Trade. Internal trade among the Yanomamö is extremely well developed. Some trade is the result of differential distribution of primary resources (e.g., hallucinogenic plants) or a temporary surplus of prime domesticates (e.g., cotton or good hunting dogs), but in other instances trade is the exchange of material tokens to symbolize alliances between individuals. Since about 1970, most Yanomamö have become totally dependent on outside sources of axes, machetes, aluminum cooking pots, and fishhooks and line. Most of these items have come from missionaries as gifts and wages. Through mission-organized cooperatives, the Yanomamö recently have begun to market baskets and arrows and some agricultural products. Trade has a much longer history where the Yanomamö are in close contact with Yekuana.
Division of Labor.

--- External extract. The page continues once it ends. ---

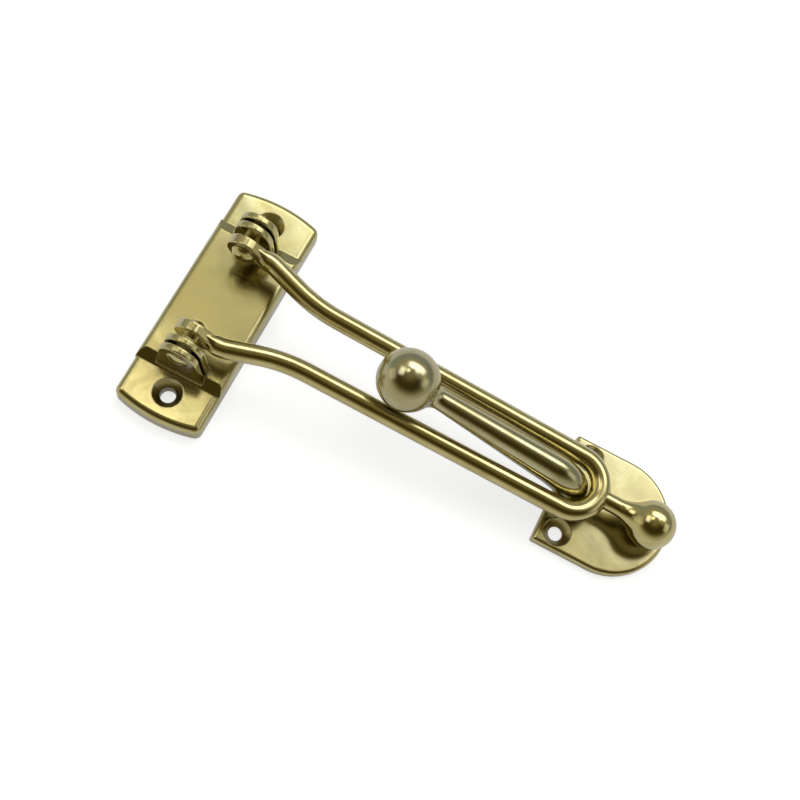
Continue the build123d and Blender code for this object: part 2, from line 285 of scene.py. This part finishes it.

Weapon making, tree felling for gardening, and hunting are the only exclusively male activities. Women spin cotton thread and plait baskets. Nearly all other activities may be done by either sex, although in many, one sex tends to be predominant. Women do most of the weeding, harvesting, food processing, and collecting of fuel and water. Both sexes frequently cooperate in gathering and fishing. When working cooperatively, however, one sex may concentrate on a particular phase. For example, in house construction men collect heavy poles and lash them together to form the structure, and women collect endless bundles of palm thatch that the men intermesh and tie for the roof.
Land Tenure. Individuals are free to clear and cultivate any forest land near their village. Once land has been cleared of trees and a garden has been planted, it is owned by the cultivator. Theft of garden produce (tobacco, in particular) is a serious offense. Village mobility is such that semiproductive garden plots may be at a considerable distance from one's current village. Owners of such plots may find it difficult to assert ownership to valuable crops such as peach palms.